Speaking to Australian Broker recently about the lending crackdown, Liberty Financial national sales manager John Mohnacheff said they were forced to adapt quickly to an “unprecedented influx” of new loan applications after lenders start tightening investor credit policies in June. However, Kim Cannon, the chief executive of non-bank lender Firstmac, says the non-bank sector isn’t just benefiting from an overall increase in new loan applications but an increase in better quality loans.

“On the broker side of things we are starting to see more and more good quality business come through,” Cannon told Australian Broker.

“In days gone by it was easy for the average broker to go out and write nine out of the 10 applications with one of the big bank brands while the other 37 lenders on the lending panel got the scraps.

“Now we are not fighting over scraps, we are actually seeing good quality borrowers making choices.”

More than just a good rate
Non-banks may be able to entice the broker and the customer with competitive rates in an increasingly complex market, but Cannon says both brokers and consumers are quickly realising that rates are not the only advantage of choosing a non-bank.

According to Cannon, non-banks are able to be nimble and adapt to technological changes to take away the pain points in the home loan process.

“There is a lot of technology change going on all around the place to make the process simple. At the end of the day, people rarely want to move banks or move lenders because it is all too hard,” he told Australian Broker.

“Why do you shop online? Because it is easy and the harder the experience the less likely we are to go back to the same place. That is where technology is taking us. If it is convenient to switch, people will do it.”

When it comes to Firstmac, Cannon touted electronic document delivery, a completely automated application process and a “customer self-help” portal where consumers will be able to send outstanding documents directly to Firstmac as its major technology focus.
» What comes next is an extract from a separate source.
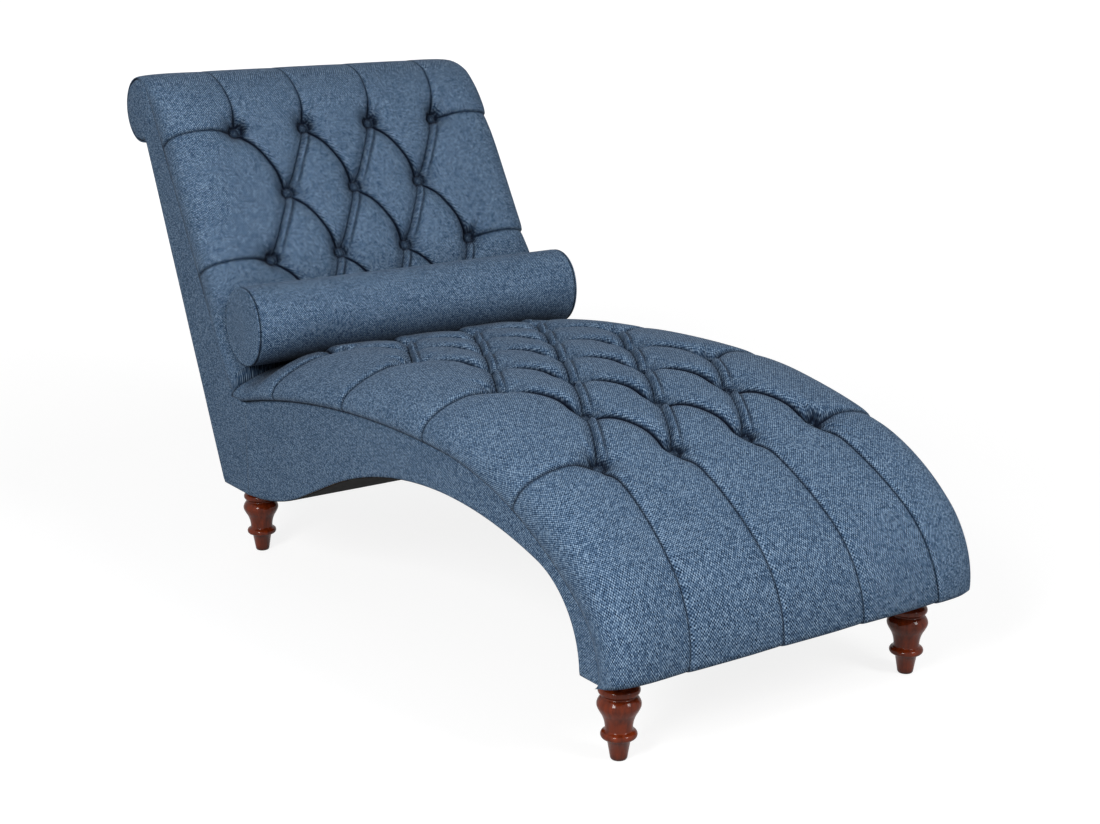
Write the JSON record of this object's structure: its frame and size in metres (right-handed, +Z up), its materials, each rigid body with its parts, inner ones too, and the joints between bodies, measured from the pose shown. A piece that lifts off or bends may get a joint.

For brokers specifically, he said the success of their e-BDMs have seen major lenders follow suit.#pb#

“I thought it was the biggest waste of time for a salesman to sit in the car and drive around calling on brokers face-to-face. It is great to catch up with brokers on PD days but an e-BDM sits at his desk and is able to talk to brokers over the phone or over the internet all the time.

“A lot of the other lenders are now starting to focus on employing e-BDMs to do the same thing. You don’t need someone driving in a car to see three people a day when he can call 60.”

But on top of technology — and potentially even more important than technology — Cannon says the simplicity of the actual product offering is what sets non-banks apart from banks.

“All we ever hear about banks talk about is this notion of ‘share of wallet’ and they are spending millions of dollars on systems to attract customers in on one product and then sell them that product and this product. But from my personal experience — and I'm a Westpac private banking customer — every time they introduce a new person to me the first thing they do is try and flog me life insurance and I get sick of that.

“What I have learnt from our online-only lender [loans.com.au] is that there is absolutely no customer loyalty to the customer of the future. The online customer, the customer of the future, will shop to get the best home loan, the best car loan, the best credit card and the best insurance from whoever is offering it, whether it be a bank, non-bank, direct to a lender or through a broker. They won’t care whether it is from the same company.

“Here we are with all these banks gearing up  for the customer of the future to get everything but that customer will be smarter than what they might think. If we have a great home loan, that is all we are going to sell you. We are not going to flog you life insurance.”